Por Renata Watanabe, diretora de Risco da DM.
O mercado ainda está quantificando o impacto das bets – jogos de aposta online – entre os brasileiros, mas o cenário até o momento é preocupante. Segundo pesquisa do Instituto DataSenado, 42% dos brasileiros que dizem ter gastado alguma quantia em apostas esportivas ao longo de um mês estão endividados. De acordo com a CNC, mais de 1,3 milhão de pessoas ficaram inadimplentes devido às apostas, sendo que o perfil mais impactado é o público de baixa renda. Beneficiários do Bolsa Família já gastaram R$ 3 bi em bets. Para empresas financeiras, esses números são um grave sinal de alerta.

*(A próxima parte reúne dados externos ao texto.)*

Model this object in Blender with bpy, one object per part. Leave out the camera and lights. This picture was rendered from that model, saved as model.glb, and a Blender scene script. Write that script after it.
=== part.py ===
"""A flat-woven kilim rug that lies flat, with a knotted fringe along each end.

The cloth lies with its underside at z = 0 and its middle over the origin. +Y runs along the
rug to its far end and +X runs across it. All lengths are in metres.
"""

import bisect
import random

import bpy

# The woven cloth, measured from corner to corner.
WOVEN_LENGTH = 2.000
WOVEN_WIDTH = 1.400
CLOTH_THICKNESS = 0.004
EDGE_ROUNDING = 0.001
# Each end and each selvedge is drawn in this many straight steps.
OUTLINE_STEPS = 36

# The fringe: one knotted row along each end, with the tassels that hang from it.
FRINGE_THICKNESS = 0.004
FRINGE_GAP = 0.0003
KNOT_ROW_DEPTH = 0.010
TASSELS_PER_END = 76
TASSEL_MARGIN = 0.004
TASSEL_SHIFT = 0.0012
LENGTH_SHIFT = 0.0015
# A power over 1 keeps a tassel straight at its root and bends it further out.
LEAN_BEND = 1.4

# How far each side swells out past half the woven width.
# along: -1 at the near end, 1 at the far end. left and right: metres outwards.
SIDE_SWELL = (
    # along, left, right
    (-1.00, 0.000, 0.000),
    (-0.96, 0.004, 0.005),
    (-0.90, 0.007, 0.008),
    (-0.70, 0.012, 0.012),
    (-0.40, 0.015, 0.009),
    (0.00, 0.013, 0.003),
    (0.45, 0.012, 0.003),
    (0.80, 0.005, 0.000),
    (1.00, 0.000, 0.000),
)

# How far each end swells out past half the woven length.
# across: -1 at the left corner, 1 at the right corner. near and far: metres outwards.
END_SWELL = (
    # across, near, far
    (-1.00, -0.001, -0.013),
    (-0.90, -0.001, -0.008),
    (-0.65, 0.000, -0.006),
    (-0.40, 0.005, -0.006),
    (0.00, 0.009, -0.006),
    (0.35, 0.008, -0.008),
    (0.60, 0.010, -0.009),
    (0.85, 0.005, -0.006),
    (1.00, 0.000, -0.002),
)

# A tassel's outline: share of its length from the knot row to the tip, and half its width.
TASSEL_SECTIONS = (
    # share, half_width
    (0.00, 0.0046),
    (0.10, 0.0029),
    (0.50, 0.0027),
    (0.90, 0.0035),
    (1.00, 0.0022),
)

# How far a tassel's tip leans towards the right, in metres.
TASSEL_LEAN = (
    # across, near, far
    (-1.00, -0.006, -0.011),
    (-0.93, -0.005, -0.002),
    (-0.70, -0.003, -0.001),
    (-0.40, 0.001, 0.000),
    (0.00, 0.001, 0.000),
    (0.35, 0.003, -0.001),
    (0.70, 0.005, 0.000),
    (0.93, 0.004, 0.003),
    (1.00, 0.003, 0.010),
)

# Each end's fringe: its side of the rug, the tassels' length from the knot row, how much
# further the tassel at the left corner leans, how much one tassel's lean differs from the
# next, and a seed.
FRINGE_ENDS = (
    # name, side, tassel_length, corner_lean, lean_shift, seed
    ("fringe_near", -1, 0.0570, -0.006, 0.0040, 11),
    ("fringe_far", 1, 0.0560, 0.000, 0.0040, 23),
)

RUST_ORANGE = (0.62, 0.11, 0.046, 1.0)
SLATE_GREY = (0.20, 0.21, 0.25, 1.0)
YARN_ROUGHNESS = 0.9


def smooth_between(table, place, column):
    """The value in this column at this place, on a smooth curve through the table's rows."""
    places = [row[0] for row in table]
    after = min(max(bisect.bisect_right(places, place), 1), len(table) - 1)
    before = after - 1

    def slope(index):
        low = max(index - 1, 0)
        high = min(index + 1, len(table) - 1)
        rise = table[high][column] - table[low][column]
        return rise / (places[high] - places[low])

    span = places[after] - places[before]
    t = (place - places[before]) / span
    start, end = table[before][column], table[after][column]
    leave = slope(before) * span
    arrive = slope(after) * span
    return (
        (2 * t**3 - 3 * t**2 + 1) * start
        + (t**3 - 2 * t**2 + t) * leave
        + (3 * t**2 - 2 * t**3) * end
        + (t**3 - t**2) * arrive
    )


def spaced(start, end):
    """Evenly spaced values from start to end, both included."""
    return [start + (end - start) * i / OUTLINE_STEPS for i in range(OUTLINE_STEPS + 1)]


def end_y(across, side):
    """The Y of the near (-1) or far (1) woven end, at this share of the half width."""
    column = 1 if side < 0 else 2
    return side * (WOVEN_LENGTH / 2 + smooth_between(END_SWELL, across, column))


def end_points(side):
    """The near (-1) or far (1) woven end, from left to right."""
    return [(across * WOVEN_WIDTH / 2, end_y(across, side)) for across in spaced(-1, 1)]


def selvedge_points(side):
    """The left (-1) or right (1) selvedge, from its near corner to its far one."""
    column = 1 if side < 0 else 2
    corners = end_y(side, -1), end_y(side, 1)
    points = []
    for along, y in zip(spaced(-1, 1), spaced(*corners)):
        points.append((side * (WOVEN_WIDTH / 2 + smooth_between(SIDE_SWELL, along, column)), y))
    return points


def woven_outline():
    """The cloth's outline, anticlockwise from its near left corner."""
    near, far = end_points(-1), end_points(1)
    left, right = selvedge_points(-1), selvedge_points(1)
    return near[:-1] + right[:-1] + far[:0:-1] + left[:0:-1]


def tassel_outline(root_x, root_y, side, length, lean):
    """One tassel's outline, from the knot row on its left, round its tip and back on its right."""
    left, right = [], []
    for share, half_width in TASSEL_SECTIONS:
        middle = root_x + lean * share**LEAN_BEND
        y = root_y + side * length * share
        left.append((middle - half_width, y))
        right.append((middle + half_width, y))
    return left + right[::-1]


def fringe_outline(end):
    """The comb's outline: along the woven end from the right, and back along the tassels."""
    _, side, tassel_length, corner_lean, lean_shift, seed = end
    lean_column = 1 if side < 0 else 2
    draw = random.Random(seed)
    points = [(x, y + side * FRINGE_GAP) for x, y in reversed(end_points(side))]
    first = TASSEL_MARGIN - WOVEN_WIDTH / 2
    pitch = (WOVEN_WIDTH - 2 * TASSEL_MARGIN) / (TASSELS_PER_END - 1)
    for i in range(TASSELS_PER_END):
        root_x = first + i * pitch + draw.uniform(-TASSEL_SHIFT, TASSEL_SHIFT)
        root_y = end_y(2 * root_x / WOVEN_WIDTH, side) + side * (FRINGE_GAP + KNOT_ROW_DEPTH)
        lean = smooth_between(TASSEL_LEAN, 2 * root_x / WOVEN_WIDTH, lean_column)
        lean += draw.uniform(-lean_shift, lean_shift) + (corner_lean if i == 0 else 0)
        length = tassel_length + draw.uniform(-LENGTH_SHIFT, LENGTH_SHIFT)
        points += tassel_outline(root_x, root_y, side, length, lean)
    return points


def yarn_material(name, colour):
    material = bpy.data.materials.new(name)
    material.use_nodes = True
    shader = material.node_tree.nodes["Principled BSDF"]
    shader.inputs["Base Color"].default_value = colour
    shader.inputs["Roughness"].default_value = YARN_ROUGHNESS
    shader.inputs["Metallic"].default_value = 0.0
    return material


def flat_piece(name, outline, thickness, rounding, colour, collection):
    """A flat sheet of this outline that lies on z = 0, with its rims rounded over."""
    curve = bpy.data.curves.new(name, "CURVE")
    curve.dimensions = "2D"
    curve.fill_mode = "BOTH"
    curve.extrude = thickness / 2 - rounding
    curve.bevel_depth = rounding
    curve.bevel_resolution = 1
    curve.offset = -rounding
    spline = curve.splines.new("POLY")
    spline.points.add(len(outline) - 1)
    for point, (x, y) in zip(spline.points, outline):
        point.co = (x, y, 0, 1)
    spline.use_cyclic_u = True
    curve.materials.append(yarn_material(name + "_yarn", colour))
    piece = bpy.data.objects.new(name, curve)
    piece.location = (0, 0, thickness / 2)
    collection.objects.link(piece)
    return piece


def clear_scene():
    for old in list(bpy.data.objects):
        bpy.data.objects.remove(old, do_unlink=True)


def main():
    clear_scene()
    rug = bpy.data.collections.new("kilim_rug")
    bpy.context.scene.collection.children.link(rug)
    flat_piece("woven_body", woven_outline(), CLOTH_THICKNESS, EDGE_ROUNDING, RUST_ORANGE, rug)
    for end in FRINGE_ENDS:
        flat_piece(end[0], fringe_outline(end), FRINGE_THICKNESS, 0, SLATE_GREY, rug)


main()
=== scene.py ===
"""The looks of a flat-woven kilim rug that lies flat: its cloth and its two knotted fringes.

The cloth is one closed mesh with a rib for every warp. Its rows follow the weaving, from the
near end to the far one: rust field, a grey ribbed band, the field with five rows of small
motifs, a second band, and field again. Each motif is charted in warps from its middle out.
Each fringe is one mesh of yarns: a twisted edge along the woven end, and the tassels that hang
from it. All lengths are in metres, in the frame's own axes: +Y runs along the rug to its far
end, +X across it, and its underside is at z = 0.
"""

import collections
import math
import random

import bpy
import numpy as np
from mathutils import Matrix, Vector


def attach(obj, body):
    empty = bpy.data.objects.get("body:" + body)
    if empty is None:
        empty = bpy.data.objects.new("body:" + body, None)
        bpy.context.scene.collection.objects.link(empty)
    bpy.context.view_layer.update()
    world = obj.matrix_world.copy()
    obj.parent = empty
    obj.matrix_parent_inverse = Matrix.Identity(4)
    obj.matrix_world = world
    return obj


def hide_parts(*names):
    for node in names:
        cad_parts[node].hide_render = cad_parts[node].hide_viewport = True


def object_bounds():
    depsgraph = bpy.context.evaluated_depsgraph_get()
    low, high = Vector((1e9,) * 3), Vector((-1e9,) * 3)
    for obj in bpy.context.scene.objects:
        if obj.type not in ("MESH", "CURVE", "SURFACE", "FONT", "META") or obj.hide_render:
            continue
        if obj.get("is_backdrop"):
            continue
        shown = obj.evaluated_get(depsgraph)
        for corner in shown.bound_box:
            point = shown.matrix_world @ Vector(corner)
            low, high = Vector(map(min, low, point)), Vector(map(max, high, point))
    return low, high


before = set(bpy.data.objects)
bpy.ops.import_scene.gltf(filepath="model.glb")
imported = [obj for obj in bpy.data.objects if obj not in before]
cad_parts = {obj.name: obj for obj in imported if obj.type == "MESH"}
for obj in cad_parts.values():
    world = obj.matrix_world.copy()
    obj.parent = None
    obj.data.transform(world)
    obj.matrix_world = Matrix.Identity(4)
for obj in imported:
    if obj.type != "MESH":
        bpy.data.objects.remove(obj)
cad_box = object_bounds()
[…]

O risco é duplo: tanto os clientes quanto os colaboradores estão altamente sujeitos ao vício e ao endividamento por conta das apostas em jogos online. A preocupação é ainda maior para instituições que atuam com públicos socioeconomicamente vulneráveis – que podem ver as bets como uma oportunidade real de enriquecimento. Os jogos de azar, assim, tendem a atrapalhar as operações das empresas, seja pela queda do rendimento dos colaboradores que têm vício em jogos, seja pelo aumento na inadimplência. E o problema deve impactar o mercado como um todo, uma vez que o uso indiscriminado de crédito para apostas pode encarecer o custo do crédito, prejudicando até a população que não tem o hábito de apostar.

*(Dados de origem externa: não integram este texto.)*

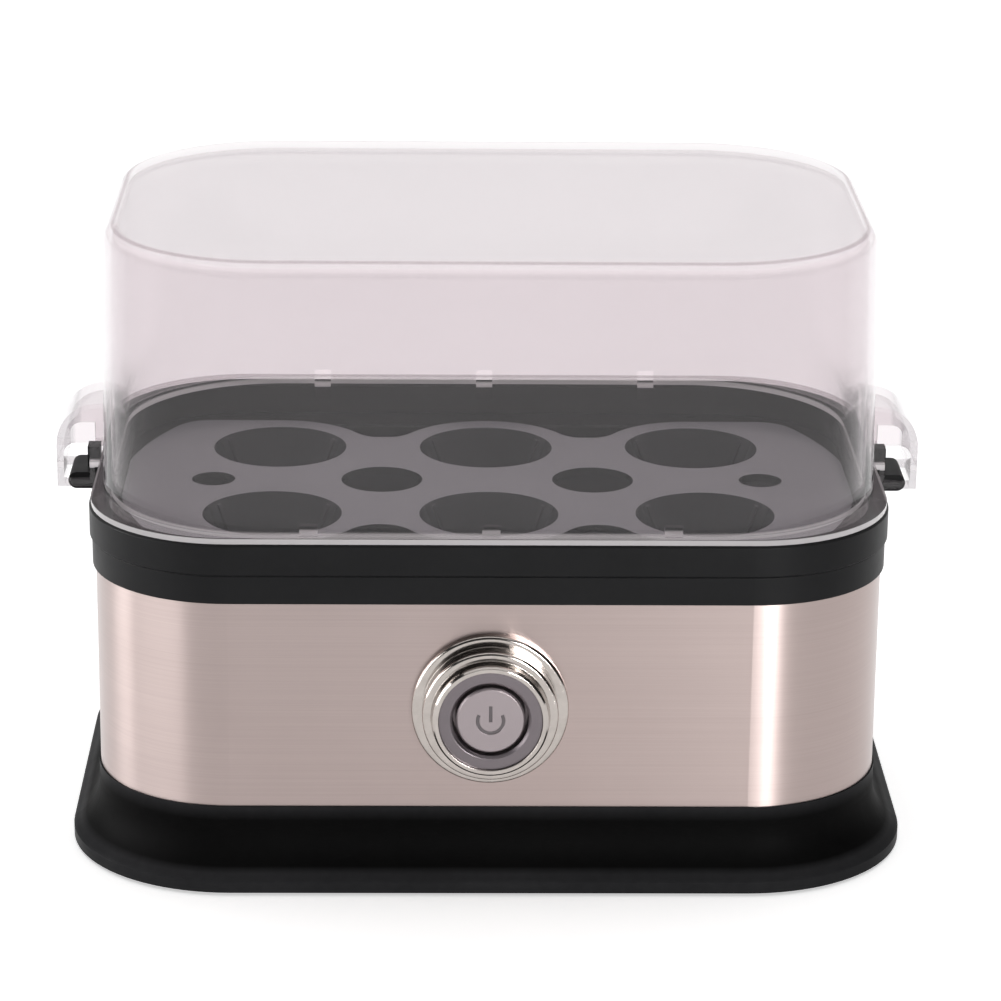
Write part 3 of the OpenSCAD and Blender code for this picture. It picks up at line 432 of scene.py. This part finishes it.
# Each material slot of the record, with the function that makes its finish and what it is given
LOOKS = {
    "clear_lid": (hazy_clear,),
    # The tray's deck colours, then its wall colours, which are darker as painted shade
    "tray_grey": (tray_moulding, rgb(110, 109, 114), rgb(124, 123, 128), rgb(52, 52, 56),
                  rgb(66, 66, 70)),
    "collar_black": (moulded, *BLACK, (0.38, 0.46), 0.003 * MM, 0.11),
    "base_black": (skirt_moulding,),
    "satin_steel": (brushed_sleeve,),
    "foot_rubber": (moulded, rgb(34, 34, 35), rgb(52, 52, 53), (0.7, 0.85)),
    "zinc_screw": (metal, rgb(170, 172, 176), rgb(205, 205, 205)),
    "bowl_coating": (non_stick,),
    "silicone": (moulded, rgb(190, 190, 186), rgb(205, 204, 200), (0.5, 0.65)),
    "plate_aluminium": (metal, rgb(190, 192, 196), rgb(218, 219, 222)),
    "element_sheath": (metal, rgb(128, 126, 124), rgb(160, 158, 156), (0.45, 0.6)),
    "terminal_steel": (metal, rgb(176, 176, 178), rgb(206, 206, 206)),
    "dark_moulding": (moulded, rgb(44, 44, 46), rgb(62, 62, 64)),
    "fuse_ceramic": (moulded, rgb(222, 220, 212), rgb(236, 234, 228), (0.3, 0.4)),
    "brass_tag": (metal, rgb(196, 166, 92), rgb(222, 194, 120)),
    "chrome_bezel": (chrome,),
    "ring_grey": (turned, rgb(94, 89, 92), rgb(114, 107, 110), (0.32, 0.42)),
    "button_satin": (turned, rgb(136, 128, 130), rgb(146, 137, 139), (0.34, 0.42),
                     rgb(72, 66, 68)),
    "spring_steel": (metal, rgb(170, 170, 172), rgb(200, 200, 200)),
    "plunger_white": (moulded, rgb(222, 222, 218), rgb(236, 236, 232)),
    "block_cream": (moulded, rgb(222, 216, 198), rgb(236, 232, 216)),
    "gland_black": (moulded, *BLACK),
    "lead_brown": (moulded, rgb(108, 66, 42), rgb(124, 78, 50)),
    "lead_black": (moulded, rgb(30, 30, 31), rgb(44, 44, 45)),
    "lead_blue": (moulded, rgb(50, 86, 160), rgb(66, 104, 180)),
    "lead_green": (moulded, rgb(96, 160, 66), rgb(120, 186, 84)),
}
made = {slot: make(slot, *given) for slot, (make, *given) in LOOKS.items()}

for part in frame["record"]["subparts"]:
    piece = nodes[part["node"]]
    piece.data.materials.clear()
    piece.data.materials.append(made[part["material_slot"]])


# ---------- the button's spring ----------

def coil_spring():
    """A round-wire coil between the bracket and the button."""
    low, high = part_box("button_spring")
    wire = 0.4 * MM  # radius of the wire
    turns, steps, sides = 5, 40, 12
    radius = (high.x - low.x) / 2 - wire
    centre = Vector(((low.x + high.x) / 2, 0.0, (low.z + high.z) / 2))
    shape = bmesh.new()
    rings = []
    for i in range(turns * steps + 1):
        turn = 2 * math.pi * i / steps
        outward = Vector((math.cos(turn), 0.0, math.sin(turn)))
        along = low.y + wire + (high.y - low.y - 2 * wire) * i / (turns * steps)
        ring = []
        for j in range(sides):
            angle = 2 * math.pi * j / sides
            point = centre + outward * (radius + wire * math.cos(angle))
            point.y = along + wire * math.sin(angle)
            ring.append(shape.verts.new(point))
        rings.append(ring)
    for first, second in zip(rings, rings[1:]):
        for j in range(sides):
            k = (j + 1) % sides
            shape.faces.new((first[j], first[k], second[k], second[j]))
    shape.faces.new(rings[0])
    shape.faces.new(rings[-1])
    bmesh.ops.recalc_face_normals(shape, faces=shape.faces)
    mesh = bpy.data.meshes.new("button_coil")
    shape.to_mesh(mesh)
    shape.free()
    mesh.shade_smooth()
    mesh.materials.append(made["spring_steel"])
    piece = bpy.data.objects.new("button_coil", mesh)
    bpy.context.scene.collection.objects.link(piece)
    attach(piece, "base")
    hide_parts("button_spring")
    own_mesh(piece)


coil_spring()


# ---------- the studio ----------

# How much the floor shines of itself, which keeps it even and pale
FLOOR_GLOW = 0.58


def floor():
    """A pale floor, flat under the cooker and far beyond it."""
    mesh = bpy.data.meshes.new("studio_floor")
    grid = bmesh.new()
    bmesh.ops.create_grid(grid, x_segments=8, y_segments=8, size=8.0)
    grid.to_mesh(mesh)
    grid.free()
    piece = bpy.data.objects.new("studio_floor", mesh)
    bpy.context.scene.collection.objects.link(piece)
    g = Graph("studio_floor")
    tone = g.blend(g.spread(g.noise(3.0), 0.0, 1.0), (0.92, 0.92, 0.92), (0.94, 0.94, 0.94))
    shader = g.principled(base_color=tone, roughness=0.8, specular_ior_level=0.1,
                          emission_color=(1.0, 1.0, 1.0), emission_strength=FLOOR_GLOW)
    mesh.materials.append(g.finish(shader.outputs[0]))
    return piece


def softbox(name, place, aim, width, height, power):
    """A flat lamp at a place, facing its aim."""
    data = bpy.data.lights.new(name, "AREA")
    data.shape = "RECTANGLE"
    data.size, data.size_y = width, height
    data.energy = power
    lamp = bpy.data.objects.new(name, data)
    bpy.context.scene.collection.objects.link(lamp)
    way = Vector(aim) - Vector(place)
    turn = way.to_track_quat("-Z", "Y").to_matrix().to_4x4()
    lamp.matrix_world = Matrix.Translation(place) @ turn
    return lamp


# Brightness of the room in front of and behind the cooker, and the lean it fades between
ROOM_GLOW = (0.03, 0.68)
ROOM_FADE = (0.2, 0.85)


def surroundings():
    """A room that is bright overhead and behind the cooker, and dim behind the camera."""
    world = bpy.data.worlds.new("room")
    bpy.context.scene.world = world
    world.use_nodes = True
    tree = world.node_tree
    where = tree.nodes.new("ShaderNodeTexCoord")
    lean = tree.nodes.new("ShaderNodeVectorMath")
    lean.operation = "DOT_PRODUCT"
    lean.inputs[1].default_value = (0.0, 0.8, 0.6)
    tree.links.new(where.outputs["Generated"], lean.inputs[0])
    fade = tree.nodes.new("ShaderNodeMapRange")
    fade.interpolation_type = "SMOOTHSTEP"
    for key, value in zip(("From Min", "From Max", "To Min", "To Max"), ROOM_FADE + ROOM_GLOW):
        fade.inputs[key].default_value = value
    tree.links.new(lean.outputs["Value"], fade.inputs["Value"])
    back = tree.nodes["Background"]
    back.inputs["Color"].default_value = (1.0, 1.0, 1.0, 1.0)
    tree.links.new(fade.outputs[0], back.inputs["Strength"])


def keep_off(lamps, pieces):
    """Stops these lamps from lighting these pieces, so that strips meant for the sleeve leave no
    hot patch on the floor or on the flat faces inside the lid."""
    group = bpy.data.collections.new("not_lit_by_strips")
    for piece in pieces:
        group.objects.link(piece)
    for member in group.collection_objects:
        member.light_linking.link_state = "EXCLUDE"
    for lamp in lamps:
        lamp.light_linking.receiver_collection = group


ground = floor()
surroundings()
softbox("top_box", (0.0, 0.1, 2.2), (0.0, -0.2, 0.0), 3.6, 2.6, 30.0)
strips = [softbox("left_box", (-1.25, 0.14, 0.36), (0.0, 0.0, 0.3), 0.42, 0.7, 14.0),
          softbox("left_fill", (-1.05, -0.6, 0.36), (0.0, 0.0, 0.3), 0.9, 0.7, 10.5),
          softbox("right_box", (0.52, -1.35, 0.36), (0.0, 0.0, 0.3), 0.24, 0.7, 21.0)]
keep_off(strips, [ground, nodes["lid"], nodes["egg_tray"]])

No que diz respeito aos colaboradores, pode ser difícil para uma empresa detectar a propensão ao vício em bets, mas é possível identificar trabalhadores que estão em risco de desequilíbrio orçamentário observando mudanças de comportamento. Se houver queda de produtividade, isolamento, aumento de tempos de ausência, ou solicitação de empréstimo consignado com frequência, é recomendável buscar um diálogo. Recomenda-se tentar entender o que está ocorrendo com o colaborador, oferecer alguma consultoria financeira e até mesmo direcionar para apoio psicológico. A realização de workshops e palestras sobre educação financeira pode também conscientizar os colaboradores dos riscos dos jogos de azar.

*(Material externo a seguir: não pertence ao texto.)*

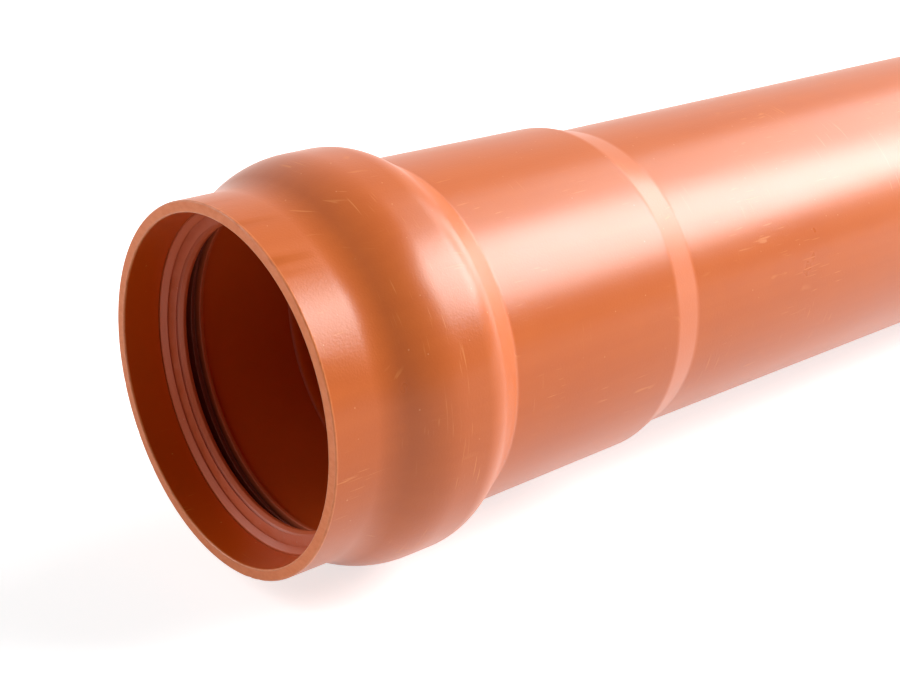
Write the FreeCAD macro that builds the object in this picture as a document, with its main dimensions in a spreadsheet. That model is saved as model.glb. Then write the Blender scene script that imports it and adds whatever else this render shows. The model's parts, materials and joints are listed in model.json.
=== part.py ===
import FreeCAD, Part
import math
import os
import Sketcher

# One length of plastic sewer pipe with a ring socket formed on one end, and
# the rubber sealing ring that sits in the socket. Both are lathe shapes about
# the pipe's own axis. Own axis: x = 0 at the socket mouth, x grows towards
# the plain end. All sizes in millimetres, angles in degrees.

doc = FreeCAD.newDocument("SewerPipe")
sheet = doc.addObject("Spreadsheet::Sheet", "Sizes")

# ---------------------------------------------------------------- sizes
sizes = [
    # barrel and plain end
    ("laying_length", 1000.0, "plain end to the stop in the socket"),
    ("barrel_radius", 55.0, "outside of the pipe, nominal size 110"),
    ("barrel_wall", 4.0, "wall of the barrel"),
    ("chamfer_length", 6.0, "lead-in on the plain end, along the axis"),
    ("chamfer_depth", 1.6, "lead-in on the plain end, off the radius"),
    # socket, inside sizes follow the pipe end that goes in
    ("socket_clearance", 0.5, "pipe end to the lip and the body, each side"),
    ("stop_clearance", 0.1, "pipe end to the tapered body at the stop"),
    ("insertion_depth", 142.0, "mouth to the stop inside the socket"),
    ("lip_wall", 3.8, "wall of the lip"),
    ("body_wall", 3.7, "wall of the socket body at the chamber"),
    ("body_end_wall", 3.4, "wall of the socket body at the stop"),
    ("shoulder_length", 13.3, "cone from the socket body to the barrel"),
    ("mouth_round", 0.5, "rounding of the two mouth edges"),
    ("shoulder_round", 1.6, "rounding of the shoulder edges"),
    # ring chamber
    ("seat_start", 13.1, "mouth to the step where the ring begins"),
    ("seat_depth", 1.1, "step off the lip bore into the ring seat"),
    ("front_start", 7.1, "step to the foot of the front flank"),
    ("front_flank", 12.7, "front flank, along the axis"),
    ("crest_length", 22.7, "crest between the flanks"),
    ("rear_flank", 12.8, "rear flank, along the axis"),
    ("chamber_rise", 7.35, "crest above the lip"),
    ("chamber_wall", 3.6, "wall over the ring chamber"),
    ("wall_shift", 0.97, "inner flank corner beside the outer one"),
    ("front_foot_round", 20.0, "hollow rounding, lip to front flank"),
    ("front_head_round", 22.0, "rounding, front flank to crest"),
    ("rear_head_round", 12.0, "rounding, crest to rear flank"),
    ("rear_foot_round", 3.0, "hollow rounding, rear flank to body"),
    ("inner_front_round", 17.0, "inside rounding, front flank to crest"),
    ("inner_rear_round", 8.0, "inside rounding, crest to rear flank"),
    ("inner_foot_round", 6.0, "inside rounding, rear flank to body"),
    # sealing ring, heights measured inwards from the lip's bore
    ("ring_gap", 0.3, "clearance between the ring and the pipe"),
    ("nose_height", 0.5, "ring's nose"),
    ("cone_height", 2.2, "back of the front cone"),
    ("face_height", 5.5, "inner edge of the steep face"),
    ("tip_height", 6.2, "crown of the sealing lip"),
    ("second_height", 2.7, "small second lip"),
    ("bead_height", 1.7, "rear bead"),
    ("pocket_depth", 0.7, "pockets, outwards from the lip's bore"),
    ("fine_groove", 0.5, "depth of both fine grooves"),
    ("cone_length", 2.4, "front cone, along the axis"),
    ("face_length", 0.95, "steep face, along the axis"),
    ("tip_place", 2.35, "steep face to the crown of the sealing lip"),
    ("tip_back", 1.2, "crown to the back edge of the sealing lip"),
    ("pocket_place", 1.6, "back edge to the pocket behind the lip"),
    ("second_place", 2.6, "start of the pocket to the second lip"),
    ("bead_place", 3.7, "second lip to the rear bead"),
    ("bead_length", 1.3, "rear bead, along the axis"),
    ("band_stop", 3.4, "back of the band to the rear flank's foot"),
    ("band_face", 0.75, "height of the band's blunt back end"),
    ("lip_edge_round", 0.25, "rounding of the lips' inner edges"),
]
value = {}
for row, (name, number, note) in enumerate(sizes, start=1):
    sheet.set("A%d" % row, name)
    sheet.set("B%d" % row, repr(number))
    sheet.set("C%d" % row, note)
    sheet.setAlias("B%d" % row, name)
    value[name] = number
doc.recompute()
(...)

No trato com clientes, por sua vez, é possível identificar os que têm problemas com apostas por meio dos dados referentes a seus hábitos de consumo. O aumento repentino de gastos mensais e a menor recorrência de compras de determinados itens podem sinalizar que o dinheiro está sendo revertido para apostas. Se o cliente tinha o hábito de fazer compras no crédito, mas passou a solicitar empréstimo pessoal (que permite o pagamento de jogos de azar via Pix ou débito), também pode haver problema com bets. Em casos de inadimplência iminente, as empresas, além de enviar comunicados e instruções sobre o tema, podem enfrentar a situação restringindo a concessão de crédito, para impedir que o cliente se endivide ainda mais.
Forma saudável de jogar
É possível fazer apostas sem comprometer o orçamento? Ao menos em tese, sim. Para isso, é fundamental entender que as bets são formas de entretenimento, e não de ganhar dinheiro – seria como tirar o valor do cinema e do barzinho para jogar. Fazer apostas de forma saudável exige controle dos gastos, estabelecendo uma quantia máxima para esse tipo de entretenimento e honrando seus compromissos financeiros antes de despender valores com as apostas. É importante ainda limitar o tempo destinado às bets, para evitar comprometimento da rotina e das atividades profissionais. E acima de tudo, é imprescindível entender os riscos das apostas, conhecer as estatísticas dos jogos, avaliar se as plataformas de fato são seguras, e compreender que os jogos não são forma de enriquecimento fácil.
Aqueles que já estão enfrentando o endividamento por conta das apostas, precisam, primeiramente, reconhecer que têm um problema – a resistência em admitir o vício é, muitas vezes, o principal impeditivo para superá-lo. É fundamental procurar uma rede de apoio de amigos, familiares, ou até um profissional qualificado que lide com o aspecto psicológico da questão. Dependendo da situação, pode valer a pena passar para algum familiar fazer a gestão orçamentária, para que não seja possível ter mais gastos nessa linha. É recomendável ainda levantar todas as dívidas e começar a negociar com os credores. Um bom planejamento traçará formas de pagar as contas e evitar novos endividamentos. E é claro, é necessário desinstalar os aplicativos de bets, para que não haja reincidência.